#### [Set task]
Reproduce all lines of the listing below in which the word "that" occurs.

● ● ● ●

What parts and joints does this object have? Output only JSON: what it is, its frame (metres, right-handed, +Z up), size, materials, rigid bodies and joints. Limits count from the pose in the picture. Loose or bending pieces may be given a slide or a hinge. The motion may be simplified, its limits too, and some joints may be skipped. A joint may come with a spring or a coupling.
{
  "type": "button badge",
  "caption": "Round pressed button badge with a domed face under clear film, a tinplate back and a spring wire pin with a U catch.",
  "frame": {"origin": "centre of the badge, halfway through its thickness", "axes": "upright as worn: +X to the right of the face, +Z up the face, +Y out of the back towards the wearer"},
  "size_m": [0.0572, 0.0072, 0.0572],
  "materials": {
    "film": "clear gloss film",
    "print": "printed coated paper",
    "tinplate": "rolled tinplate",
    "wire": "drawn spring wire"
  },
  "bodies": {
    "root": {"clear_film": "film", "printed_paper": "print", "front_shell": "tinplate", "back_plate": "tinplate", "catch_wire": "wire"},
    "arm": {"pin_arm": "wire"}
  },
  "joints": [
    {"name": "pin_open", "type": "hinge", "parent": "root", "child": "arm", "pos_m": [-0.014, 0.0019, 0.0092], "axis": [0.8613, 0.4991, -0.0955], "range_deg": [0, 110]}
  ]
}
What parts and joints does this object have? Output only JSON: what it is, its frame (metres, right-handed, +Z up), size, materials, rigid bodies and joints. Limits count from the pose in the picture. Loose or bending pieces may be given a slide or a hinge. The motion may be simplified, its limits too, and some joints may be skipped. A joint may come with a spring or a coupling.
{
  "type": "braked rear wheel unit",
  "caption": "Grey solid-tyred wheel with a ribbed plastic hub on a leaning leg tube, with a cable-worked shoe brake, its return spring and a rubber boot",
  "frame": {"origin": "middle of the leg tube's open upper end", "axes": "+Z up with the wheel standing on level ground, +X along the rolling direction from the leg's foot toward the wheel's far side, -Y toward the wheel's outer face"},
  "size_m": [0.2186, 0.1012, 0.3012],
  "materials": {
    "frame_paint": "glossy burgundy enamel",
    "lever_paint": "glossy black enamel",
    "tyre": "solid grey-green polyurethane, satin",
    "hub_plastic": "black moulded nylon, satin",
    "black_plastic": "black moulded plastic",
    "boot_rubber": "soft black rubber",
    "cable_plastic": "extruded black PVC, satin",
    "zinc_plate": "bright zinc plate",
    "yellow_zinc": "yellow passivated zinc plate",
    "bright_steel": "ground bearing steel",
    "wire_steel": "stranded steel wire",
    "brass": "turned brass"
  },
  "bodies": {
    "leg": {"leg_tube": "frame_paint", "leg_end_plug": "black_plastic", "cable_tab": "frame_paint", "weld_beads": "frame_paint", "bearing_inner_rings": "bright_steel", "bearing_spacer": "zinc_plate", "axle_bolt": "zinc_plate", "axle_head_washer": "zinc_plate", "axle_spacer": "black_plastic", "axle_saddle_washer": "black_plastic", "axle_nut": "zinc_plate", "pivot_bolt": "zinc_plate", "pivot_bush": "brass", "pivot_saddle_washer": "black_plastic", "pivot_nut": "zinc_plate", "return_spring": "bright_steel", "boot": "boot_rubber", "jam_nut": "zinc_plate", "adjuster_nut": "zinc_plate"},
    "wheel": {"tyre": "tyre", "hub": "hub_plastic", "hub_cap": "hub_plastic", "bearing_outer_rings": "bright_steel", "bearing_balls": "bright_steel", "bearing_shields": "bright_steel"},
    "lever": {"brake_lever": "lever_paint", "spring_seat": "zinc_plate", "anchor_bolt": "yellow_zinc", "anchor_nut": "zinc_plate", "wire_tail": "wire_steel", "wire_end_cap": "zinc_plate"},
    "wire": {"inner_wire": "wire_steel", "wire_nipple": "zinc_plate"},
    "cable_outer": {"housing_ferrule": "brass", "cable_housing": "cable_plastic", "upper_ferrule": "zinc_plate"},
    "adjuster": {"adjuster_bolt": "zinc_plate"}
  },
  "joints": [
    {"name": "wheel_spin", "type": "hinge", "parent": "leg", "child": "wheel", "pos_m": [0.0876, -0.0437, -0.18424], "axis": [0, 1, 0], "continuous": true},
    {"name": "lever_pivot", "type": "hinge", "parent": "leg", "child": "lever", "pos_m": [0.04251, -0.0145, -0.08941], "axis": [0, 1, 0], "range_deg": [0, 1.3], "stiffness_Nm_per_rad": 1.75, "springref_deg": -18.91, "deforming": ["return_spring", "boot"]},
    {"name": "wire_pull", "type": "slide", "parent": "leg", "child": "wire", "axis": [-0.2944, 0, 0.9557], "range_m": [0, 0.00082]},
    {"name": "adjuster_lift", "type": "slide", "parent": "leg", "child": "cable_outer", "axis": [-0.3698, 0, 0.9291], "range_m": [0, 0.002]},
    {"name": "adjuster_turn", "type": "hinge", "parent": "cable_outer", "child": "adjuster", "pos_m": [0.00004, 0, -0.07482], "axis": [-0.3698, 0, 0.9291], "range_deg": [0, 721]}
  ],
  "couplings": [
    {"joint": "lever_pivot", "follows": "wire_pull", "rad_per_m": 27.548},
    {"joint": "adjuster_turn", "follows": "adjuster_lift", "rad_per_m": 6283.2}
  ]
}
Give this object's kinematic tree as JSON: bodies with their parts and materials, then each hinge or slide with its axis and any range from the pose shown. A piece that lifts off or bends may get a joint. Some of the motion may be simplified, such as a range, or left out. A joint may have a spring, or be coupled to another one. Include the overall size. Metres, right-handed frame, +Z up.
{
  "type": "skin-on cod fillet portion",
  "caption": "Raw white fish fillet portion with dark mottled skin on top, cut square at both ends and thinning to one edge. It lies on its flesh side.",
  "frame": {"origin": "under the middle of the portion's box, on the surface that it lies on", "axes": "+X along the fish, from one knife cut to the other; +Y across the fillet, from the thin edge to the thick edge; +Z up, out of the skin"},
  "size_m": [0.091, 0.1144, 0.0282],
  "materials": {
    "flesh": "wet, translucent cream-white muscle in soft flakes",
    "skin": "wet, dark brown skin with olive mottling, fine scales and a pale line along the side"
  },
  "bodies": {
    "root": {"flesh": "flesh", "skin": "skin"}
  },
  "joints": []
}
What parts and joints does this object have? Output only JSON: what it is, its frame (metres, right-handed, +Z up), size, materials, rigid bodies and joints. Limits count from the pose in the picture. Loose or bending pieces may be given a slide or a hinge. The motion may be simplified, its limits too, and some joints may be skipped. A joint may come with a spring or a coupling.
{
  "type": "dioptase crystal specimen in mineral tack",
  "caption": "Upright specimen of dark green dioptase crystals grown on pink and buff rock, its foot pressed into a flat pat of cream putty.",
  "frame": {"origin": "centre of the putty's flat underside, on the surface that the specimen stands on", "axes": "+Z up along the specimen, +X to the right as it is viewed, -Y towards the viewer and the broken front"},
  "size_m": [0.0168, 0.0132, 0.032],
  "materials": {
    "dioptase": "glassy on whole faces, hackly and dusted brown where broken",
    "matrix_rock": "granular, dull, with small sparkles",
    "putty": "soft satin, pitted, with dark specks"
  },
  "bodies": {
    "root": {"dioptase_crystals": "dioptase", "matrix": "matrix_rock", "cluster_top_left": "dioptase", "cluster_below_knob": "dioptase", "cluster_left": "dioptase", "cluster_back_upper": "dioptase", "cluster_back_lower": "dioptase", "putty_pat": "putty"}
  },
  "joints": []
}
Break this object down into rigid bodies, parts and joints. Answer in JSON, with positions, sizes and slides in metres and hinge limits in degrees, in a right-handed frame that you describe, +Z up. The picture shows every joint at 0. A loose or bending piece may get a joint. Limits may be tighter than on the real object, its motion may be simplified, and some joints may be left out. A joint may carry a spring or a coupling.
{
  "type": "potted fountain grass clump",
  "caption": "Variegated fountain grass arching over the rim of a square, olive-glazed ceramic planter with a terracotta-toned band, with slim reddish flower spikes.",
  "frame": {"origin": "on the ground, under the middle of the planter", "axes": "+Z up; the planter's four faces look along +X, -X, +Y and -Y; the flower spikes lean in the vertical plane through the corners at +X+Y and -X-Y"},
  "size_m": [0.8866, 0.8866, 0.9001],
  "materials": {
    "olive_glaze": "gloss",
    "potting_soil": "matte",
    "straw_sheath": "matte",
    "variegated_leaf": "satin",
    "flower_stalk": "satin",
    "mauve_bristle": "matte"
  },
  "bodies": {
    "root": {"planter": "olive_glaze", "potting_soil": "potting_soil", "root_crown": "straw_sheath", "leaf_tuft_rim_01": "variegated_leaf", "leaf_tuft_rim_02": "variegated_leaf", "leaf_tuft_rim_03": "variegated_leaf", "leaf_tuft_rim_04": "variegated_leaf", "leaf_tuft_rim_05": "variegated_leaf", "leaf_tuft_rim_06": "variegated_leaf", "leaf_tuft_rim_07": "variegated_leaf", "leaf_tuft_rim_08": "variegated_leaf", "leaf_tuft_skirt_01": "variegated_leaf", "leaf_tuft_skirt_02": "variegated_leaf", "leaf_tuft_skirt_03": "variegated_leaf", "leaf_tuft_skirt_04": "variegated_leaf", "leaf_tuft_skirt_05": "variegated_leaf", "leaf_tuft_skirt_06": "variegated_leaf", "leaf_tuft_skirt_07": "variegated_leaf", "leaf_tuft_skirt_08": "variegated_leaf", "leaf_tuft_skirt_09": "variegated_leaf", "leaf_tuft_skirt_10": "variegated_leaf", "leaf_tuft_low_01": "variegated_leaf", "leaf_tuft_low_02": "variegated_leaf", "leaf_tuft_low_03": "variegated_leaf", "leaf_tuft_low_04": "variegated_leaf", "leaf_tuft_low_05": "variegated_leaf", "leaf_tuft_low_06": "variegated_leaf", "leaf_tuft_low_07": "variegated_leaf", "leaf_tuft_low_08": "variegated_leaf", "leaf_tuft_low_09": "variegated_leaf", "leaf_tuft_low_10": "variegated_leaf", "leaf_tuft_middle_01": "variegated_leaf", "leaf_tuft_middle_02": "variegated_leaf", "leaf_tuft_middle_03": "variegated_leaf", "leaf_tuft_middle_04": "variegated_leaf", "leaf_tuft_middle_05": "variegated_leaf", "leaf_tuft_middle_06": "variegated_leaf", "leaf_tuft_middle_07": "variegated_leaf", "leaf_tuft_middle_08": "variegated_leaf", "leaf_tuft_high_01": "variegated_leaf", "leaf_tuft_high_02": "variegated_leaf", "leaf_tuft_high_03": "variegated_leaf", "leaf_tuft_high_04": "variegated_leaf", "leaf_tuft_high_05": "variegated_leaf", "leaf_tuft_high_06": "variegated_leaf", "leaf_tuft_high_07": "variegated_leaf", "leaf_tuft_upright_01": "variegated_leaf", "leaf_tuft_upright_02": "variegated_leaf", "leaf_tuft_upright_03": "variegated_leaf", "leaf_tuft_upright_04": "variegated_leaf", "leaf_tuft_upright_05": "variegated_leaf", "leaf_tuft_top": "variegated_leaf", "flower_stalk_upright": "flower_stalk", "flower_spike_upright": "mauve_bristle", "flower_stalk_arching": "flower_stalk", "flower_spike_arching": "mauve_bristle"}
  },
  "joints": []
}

● ● ● ●

#### [Result of the task]
Give this object's kinematic tree as JSON: bodies with their parts and materials, then each hinge or slide with its axis and any range from the pose shown. A piece that lifts off or bends may get a joint. Some of the motion may be simplified, such as a range, or left out. A joint may have a spring, or be coupled to another one. Include the overall size. Metres, right-handed frame, +Z up.
  "frame": {"origin": "under the middle of the portion's box, on the surface that it lies on", "axes": "+X along the fish, from one knife cut to the other; +Y across the fillet, from the thin edge to the thick edge; +Z up, out of the skin"},
  "frame": {"origin": "centre of the putty's flat underside, on the surface that the specimen stands on", "axes": "+Z up along the specimen, +X to the right as it is viewed, -Y towards the viewer and the broken front"},
Break this object down into rigid bodies, parts and joints. Answer in JSON, with positions, sizes and slides in metres and hinge limits in degrees, in a right-handed frame that you describe, +Z up. The picture shows every joint at 0. A loose or bending piece may get a joint. Limits may be tighter than on the real object, its motion may be simplified, and some joints may be left out. A joint may carry a spring or a coupling.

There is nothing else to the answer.